Read the previous part of this story here.

Station VIII: Jesus Meets Women Who Are Crying 

The crowd followed Jesus toward Golgotha. Among them were women whose crying on behalf of the condemned was considered an act of mercy. More crying and mourning than most people imagine happens in foster care: little boys and girls, big boys and girls, moms and dads, social workers and teachers, no one is immune. I wonder if I would have been comforted in foster care, knowing anyone mourned for me.

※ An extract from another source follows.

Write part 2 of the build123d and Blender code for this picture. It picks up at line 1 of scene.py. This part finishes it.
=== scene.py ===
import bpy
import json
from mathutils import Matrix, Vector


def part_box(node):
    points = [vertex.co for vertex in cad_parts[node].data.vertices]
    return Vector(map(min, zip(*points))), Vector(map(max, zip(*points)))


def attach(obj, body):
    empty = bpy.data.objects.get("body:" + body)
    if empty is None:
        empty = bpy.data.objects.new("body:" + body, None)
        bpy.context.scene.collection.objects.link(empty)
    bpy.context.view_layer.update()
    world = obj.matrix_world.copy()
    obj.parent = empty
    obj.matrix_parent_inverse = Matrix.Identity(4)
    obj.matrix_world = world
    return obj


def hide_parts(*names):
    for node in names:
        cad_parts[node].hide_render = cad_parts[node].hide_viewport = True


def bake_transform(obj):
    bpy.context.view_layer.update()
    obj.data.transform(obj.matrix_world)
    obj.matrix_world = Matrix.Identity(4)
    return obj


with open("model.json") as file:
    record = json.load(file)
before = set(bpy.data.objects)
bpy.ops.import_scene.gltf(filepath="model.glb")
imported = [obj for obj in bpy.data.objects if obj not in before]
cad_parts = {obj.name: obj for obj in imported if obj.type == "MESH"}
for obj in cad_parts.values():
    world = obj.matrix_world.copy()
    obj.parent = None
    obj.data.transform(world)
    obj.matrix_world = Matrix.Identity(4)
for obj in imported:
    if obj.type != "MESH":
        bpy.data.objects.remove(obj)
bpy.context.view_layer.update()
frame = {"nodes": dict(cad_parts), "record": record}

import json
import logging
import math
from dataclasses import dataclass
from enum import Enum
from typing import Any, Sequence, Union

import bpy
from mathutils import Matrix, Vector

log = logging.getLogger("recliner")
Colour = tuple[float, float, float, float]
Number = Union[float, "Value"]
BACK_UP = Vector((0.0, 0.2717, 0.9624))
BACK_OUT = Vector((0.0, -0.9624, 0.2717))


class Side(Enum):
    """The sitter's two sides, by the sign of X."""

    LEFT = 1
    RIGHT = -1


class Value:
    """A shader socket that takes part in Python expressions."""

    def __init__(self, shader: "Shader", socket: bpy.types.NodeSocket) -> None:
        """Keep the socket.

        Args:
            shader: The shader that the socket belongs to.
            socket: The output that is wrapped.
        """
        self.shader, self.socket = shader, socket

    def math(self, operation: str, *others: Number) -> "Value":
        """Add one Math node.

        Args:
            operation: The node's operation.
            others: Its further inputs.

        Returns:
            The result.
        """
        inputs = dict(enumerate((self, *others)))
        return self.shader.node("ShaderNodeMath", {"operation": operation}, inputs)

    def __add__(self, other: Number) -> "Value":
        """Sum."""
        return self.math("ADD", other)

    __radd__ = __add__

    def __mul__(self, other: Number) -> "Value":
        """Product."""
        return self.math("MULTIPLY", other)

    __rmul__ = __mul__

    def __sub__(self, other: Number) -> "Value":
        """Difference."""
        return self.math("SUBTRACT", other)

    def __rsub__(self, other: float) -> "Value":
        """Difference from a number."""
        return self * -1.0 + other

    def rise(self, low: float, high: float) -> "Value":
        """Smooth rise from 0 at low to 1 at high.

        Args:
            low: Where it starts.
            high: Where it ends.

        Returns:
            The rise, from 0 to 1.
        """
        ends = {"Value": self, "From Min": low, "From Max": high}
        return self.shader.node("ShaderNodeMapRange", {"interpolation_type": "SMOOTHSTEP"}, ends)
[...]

What can I offer the nineteen-year-old who has not yet learned to mourn the death of her childhood? What can I offer the forty-nine-year-old who has just learned to mourn the death of his childhood? I say mourn. Mourn loudly and mourn unabashedly. Mourn for as long as you need to figure out that God mourns with you and Jesus mourns with you and I mourn with you. Allow the inner child to mourn; this is okay. Is it God’s will that you should mourn? I don’t think the circumstance that brought you to mourn were God’s will. But mourning may very well be God’s way of acknowledging the reality of pain and suffering, and the way to recover God’s will in the lives of those who suffer.

 Station IX: Jesus Falls a Third Time 

Jesus has fallen a third time. He is physically, mentally, emotionally and socially isolated. Laid flat out, his outstretched hand grasping for the security of another to lift him, he is met only by the hard hands of the soldiers that will drive nails through his. The soldiers made choices in response to the choices Pilate made, in response to the choices the crowd made, in response to the choices the religious leaders made. We all make choices. By his words and actions, Jesus was inclusive and not exclusive. He pointed the way to security, for the individual and community, through the kingdom of God. Take a moment and compare the decisions that bloom and grow (from Jesus’ theology) with the decisions that bleed and die (from the theology of the religious leaders, the crowd, Pilate, and the soldiers.) We all make choices.

As children we usually fall because of the poor choices made by others—choices that are so selfish and destructive they can only reasonably be termed “evil.” Sometimes we fall because we ourselves make poor choices—choices that are so selfish and destructive they can only reasonably be termed “evil,” whether we are willing to be honest with that reality or not. There’s another perspective. Sometimes we fall because we misperceive the decisions of others as evil, and it’s through this misperception that we cause ourselves to suffer. My foster care experience, ignited by the evil acts of others, was painful. The subsequent decisions to place me in foster care I once misperceived as evil. Being fully honest with my reality, my misperceptions gave birth to a badly flawed theology regarding an angry and punishing god (purposefully in lower case) that caused me suffering for decades after foster care. We all make choices.

 Station X: Jesus’ Clothes are Taken 

Jesus could not escape. The solders stripped him of his clothes. He was made naked and vulnerable. In one of my foster home placements, there was an older boy. I could not escape. He stripped me of my clothes. I was made naked and vulnerable. Have you ever been made naked and vulnerable? For those who have, I’ve written more than enough to trigger the memories of the pain and suffering that accompanies this evil.

Is it God’s will that anyone be made naked and vulnerable? How could that be consistent with Jesus’ teaching of the kingdom of God? I think those two questions answer themselves, but for the determined reader who clings to a vision of a punishing God, I genuinely encourage you to prove me wrong. In trying, I expect you’ll find a different answer, but it’ll be the one you’re looking for and need to find.